KCB, Equity Bank (Kenya) and Co-operative Bank of Kenya have stronger cost-to-income ratios than their Nigerian counterparts, despite their higher retail overhead costs, according to rating agency Moody’s Investors Service.
In a peer comparison report, Moody’s says Kenyan banks’ lower cost-to-income ratios primarily reflect their higher net interest margins derived from their greater exposure to retail clients.
By contrast, Nigerian banks’ – Nigeria’s Access Bank Plc, Zenith Bank Plc and United Bank for Africa Plc- lending is focused on lower-margin corporate clients. Additionally, funding cost for Kenyan banks stood 100 basis points lower over the same period, reflecting their wider access to retail deposits.

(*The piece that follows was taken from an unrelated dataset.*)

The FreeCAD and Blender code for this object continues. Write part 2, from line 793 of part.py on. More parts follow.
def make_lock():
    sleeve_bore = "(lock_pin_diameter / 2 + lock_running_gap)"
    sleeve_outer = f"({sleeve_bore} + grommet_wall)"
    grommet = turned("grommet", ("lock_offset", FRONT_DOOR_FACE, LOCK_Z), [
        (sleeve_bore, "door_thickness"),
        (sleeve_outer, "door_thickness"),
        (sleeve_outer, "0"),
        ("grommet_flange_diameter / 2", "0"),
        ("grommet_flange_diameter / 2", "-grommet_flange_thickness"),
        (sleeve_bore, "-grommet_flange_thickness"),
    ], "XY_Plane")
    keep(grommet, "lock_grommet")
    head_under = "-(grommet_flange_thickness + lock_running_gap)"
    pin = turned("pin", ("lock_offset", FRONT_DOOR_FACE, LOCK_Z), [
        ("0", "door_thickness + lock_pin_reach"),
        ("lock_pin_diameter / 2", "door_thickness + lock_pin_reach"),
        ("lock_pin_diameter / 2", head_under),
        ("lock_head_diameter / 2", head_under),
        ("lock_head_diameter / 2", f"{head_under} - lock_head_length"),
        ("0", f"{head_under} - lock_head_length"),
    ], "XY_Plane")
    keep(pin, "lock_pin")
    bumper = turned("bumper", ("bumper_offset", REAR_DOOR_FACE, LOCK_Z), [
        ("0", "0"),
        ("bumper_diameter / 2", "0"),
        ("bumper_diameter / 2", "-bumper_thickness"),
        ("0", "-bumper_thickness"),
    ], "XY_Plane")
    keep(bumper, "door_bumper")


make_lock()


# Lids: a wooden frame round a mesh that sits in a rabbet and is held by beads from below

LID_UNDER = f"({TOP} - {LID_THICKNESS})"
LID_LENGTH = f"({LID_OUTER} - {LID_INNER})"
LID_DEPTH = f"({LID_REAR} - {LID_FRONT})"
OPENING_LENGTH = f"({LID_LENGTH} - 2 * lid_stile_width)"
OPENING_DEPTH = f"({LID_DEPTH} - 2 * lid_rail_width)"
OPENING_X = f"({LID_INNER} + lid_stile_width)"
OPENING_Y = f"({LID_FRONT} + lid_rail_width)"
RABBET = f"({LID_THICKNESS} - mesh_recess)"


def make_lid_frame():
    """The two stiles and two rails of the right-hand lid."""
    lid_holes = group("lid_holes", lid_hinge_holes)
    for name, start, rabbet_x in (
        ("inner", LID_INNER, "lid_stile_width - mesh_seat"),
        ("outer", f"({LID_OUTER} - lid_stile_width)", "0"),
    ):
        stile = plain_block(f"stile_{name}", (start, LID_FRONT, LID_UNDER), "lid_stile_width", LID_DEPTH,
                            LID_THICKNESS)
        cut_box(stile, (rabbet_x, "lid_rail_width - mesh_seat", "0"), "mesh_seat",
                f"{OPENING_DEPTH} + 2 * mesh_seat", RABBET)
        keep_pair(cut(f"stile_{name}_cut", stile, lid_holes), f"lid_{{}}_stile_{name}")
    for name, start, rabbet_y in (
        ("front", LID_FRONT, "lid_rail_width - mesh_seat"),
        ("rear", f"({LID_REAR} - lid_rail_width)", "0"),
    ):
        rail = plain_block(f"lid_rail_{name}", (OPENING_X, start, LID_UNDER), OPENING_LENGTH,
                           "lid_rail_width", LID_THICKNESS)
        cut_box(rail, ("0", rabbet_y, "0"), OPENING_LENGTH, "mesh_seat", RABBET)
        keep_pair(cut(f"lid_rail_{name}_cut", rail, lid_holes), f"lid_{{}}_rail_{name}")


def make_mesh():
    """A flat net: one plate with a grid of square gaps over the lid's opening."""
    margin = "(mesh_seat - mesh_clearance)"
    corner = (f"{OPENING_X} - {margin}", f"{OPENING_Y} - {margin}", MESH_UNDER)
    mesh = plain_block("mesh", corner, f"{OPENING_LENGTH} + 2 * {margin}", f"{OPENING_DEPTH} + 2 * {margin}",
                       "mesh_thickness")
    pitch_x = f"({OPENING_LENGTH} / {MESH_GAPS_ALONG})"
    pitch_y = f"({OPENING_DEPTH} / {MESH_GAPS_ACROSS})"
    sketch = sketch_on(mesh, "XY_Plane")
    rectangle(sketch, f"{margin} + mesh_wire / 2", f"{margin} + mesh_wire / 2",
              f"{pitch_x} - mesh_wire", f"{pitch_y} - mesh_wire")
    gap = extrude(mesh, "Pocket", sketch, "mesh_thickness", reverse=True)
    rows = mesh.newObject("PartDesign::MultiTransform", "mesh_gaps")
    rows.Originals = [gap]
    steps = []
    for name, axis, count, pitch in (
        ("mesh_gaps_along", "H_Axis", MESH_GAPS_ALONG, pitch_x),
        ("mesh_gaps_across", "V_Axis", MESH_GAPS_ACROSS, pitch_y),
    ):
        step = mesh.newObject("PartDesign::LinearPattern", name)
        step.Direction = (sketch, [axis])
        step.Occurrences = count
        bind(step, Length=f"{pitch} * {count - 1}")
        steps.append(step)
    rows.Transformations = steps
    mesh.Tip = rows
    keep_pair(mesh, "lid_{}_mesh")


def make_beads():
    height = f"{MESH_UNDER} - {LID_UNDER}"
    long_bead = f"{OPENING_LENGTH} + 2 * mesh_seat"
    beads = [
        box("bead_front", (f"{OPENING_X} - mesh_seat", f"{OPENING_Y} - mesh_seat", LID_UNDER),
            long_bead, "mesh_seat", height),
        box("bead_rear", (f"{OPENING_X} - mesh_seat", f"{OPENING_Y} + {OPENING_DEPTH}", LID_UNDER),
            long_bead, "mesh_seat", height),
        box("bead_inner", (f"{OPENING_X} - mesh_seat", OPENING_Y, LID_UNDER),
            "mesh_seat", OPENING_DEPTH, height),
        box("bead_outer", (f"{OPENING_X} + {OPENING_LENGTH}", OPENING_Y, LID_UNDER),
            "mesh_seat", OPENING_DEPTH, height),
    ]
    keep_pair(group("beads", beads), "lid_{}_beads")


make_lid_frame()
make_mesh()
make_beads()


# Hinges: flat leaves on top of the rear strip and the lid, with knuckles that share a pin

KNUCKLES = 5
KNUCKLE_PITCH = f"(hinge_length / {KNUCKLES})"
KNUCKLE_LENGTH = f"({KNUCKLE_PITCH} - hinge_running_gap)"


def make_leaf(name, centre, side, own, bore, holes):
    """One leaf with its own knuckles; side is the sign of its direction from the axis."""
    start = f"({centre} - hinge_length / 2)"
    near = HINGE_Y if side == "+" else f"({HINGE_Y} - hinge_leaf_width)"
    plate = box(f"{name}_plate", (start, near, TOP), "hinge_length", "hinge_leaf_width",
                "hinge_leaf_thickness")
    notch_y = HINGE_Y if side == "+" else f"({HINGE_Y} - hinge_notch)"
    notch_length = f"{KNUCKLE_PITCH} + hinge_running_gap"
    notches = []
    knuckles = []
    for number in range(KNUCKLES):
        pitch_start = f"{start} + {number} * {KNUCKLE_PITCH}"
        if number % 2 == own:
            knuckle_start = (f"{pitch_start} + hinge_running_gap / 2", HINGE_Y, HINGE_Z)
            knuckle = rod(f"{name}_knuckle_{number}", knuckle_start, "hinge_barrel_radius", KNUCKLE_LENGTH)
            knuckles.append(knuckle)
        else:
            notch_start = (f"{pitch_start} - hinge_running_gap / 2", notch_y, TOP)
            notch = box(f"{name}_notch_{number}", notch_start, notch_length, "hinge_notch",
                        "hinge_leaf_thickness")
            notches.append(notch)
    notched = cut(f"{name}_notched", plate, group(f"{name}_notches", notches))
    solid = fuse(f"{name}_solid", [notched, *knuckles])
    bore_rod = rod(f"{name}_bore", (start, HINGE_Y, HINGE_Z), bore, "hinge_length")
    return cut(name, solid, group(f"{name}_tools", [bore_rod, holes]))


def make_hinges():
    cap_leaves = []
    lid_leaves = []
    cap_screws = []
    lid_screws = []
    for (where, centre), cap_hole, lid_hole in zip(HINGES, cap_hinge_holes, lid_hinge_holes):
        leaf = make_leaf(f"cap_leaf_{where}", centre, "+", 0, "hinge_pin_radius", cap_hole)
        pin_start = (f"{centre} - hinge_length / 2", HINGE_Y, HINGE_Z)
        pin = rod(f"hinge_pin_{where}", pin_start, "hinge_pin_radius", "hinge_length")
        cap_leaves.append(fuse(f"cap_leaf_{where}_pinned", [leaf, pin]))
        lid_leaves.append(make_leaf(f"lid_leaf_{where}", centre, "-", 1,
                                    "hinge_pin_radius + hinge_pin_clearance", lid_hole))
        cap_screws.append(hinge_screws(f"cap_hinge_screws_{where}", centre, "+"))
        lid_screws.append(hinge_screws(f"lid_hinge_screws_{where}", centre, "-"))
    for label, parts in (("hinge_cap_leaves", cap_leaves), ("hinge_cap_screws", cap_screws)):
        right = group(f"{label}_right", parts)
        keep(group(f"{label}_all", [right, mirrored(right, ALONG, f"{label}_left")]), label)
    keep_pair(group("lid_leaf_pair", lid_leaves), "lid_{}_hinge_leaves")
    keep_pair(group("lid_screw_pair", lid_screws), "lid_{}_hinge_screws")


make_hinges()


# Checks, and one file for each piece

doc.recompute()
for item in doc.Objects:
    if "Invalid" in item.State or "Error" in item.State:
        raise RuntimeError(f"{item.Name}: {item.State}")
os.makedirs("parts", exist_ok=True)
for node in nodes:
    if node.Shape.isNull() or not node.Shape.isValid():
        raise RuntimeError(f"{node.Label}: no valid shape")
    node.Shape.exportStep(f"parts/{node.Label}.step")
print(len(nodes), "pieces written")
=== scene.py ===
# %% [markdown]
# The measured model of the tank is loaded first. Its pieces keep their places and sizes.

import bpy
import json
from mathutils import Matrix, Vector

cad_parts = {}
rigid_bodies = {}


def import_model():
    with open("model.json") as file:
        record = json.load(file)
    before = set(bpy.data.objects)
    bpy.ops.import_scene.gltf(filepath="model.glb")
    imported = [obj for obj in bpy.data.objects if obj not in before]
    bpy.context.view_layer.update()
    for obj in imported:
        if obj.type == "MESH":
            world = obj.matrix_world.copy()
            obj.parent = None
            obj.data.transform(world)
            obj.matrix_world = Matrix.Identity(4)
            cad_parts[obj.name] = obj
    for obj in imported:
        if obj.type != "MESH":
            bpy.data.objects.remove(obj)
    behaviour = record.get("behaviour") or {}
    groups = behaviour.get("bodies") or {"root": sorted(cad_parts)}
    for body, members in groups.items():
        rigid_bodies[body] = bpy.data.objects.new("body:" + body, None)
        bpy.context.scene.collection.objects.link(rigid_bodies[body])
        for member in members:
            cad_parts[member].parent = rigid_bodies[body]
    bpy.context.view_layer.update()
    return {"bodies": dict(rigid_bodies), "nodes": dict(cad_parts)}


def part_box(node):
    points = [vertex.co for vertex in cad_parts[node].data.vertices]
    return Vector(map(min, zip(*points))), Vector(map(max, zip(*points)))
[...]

“Over the coming quarters, we expect Kenyan banks to maintain superior profitability to their Nigerian peers, owing to higher margins, stronger cost-to-income and lower loan-loss provisioning costs,” said Peter Mushangwe, a Moody’s Analyst and the report’s co-author.
Kenyan banks will continue to benefit from their higher NIMs because the recent removal of interest rate caps will support loan yields. However, Nigerian banks’ cost-to-income ratios will likely improve faster as they increase their higher-margin retail exposure while containing costs as they digitalise their operations and limit branch and staff expansion.